Second, standardised equity instruments (EU-FAST for investment documents, EU-ESOP for stock options) could reduce the governance complexity that currently justifies a separate holding. For founders structuring equity across multiple parties, our shareholder agreements guide covers the practical considerations.

The critical open questions remain unanswered: does EU Inc qualify under the Parent-Subsidiary Directive? Will the participation exemption of the home member state apply? Until the final legislative text resolves these, the holding-structure benefits of EU Inc remain theoretical. For founders structuring today, the practical advice is to build on current rules and treat EU Inc as a future option — not a reason to delay.


The bottom line

A holding company is a tool, not a status symbol. It makes financial sense when you have meaningful dividends to defer, IP worth separating, or an exit to plan for. For a solo founder with one operating entity and profits under €50,000, the compliance costs outweigh the benefit. That is not a failure of planning — it is the numbers telling you something useful.

If your numbers do justify it, the Netherlands offers the strongest all-round holding regime, Ireland provides the lowest corporate tax rate with a new dividend exemption, and Luxembourg brings an unmatched treaty network. All three require genuine substance, and there are no paper-only shortcuts left in the EU. Our 27 EU countries compared analysis can help you evaluate jurisdictions beyond the big three.

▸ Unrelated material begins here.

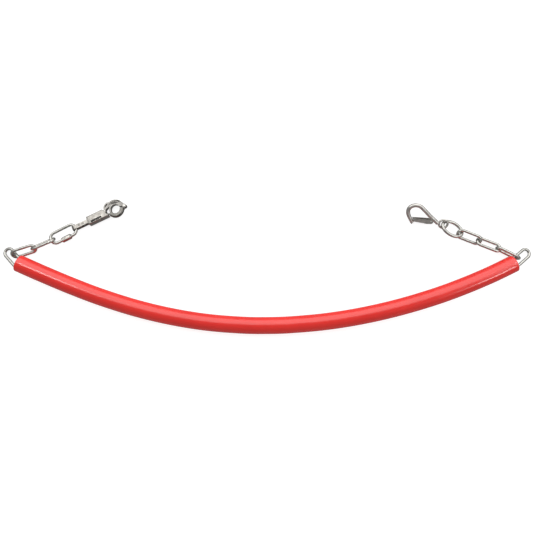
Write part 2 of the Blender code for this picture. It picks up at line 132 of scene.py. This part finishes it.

Run your own break-even calculation before committing. And when EU Inc launches, revisit the question. The answer may well change.


This article is based on the EU Parent-Subsidiary Directive (2011/96/EU), published participation exemption rules for the Netherlands, Luxembourg, and Ireland, and the European Commission's EU Inc proposal (IP/26/614). Tax rules are jurisdiction-specific and change frequently. Nothing in this article constitutes tax or legal advice. Consult a qualified advisor for your specific situation.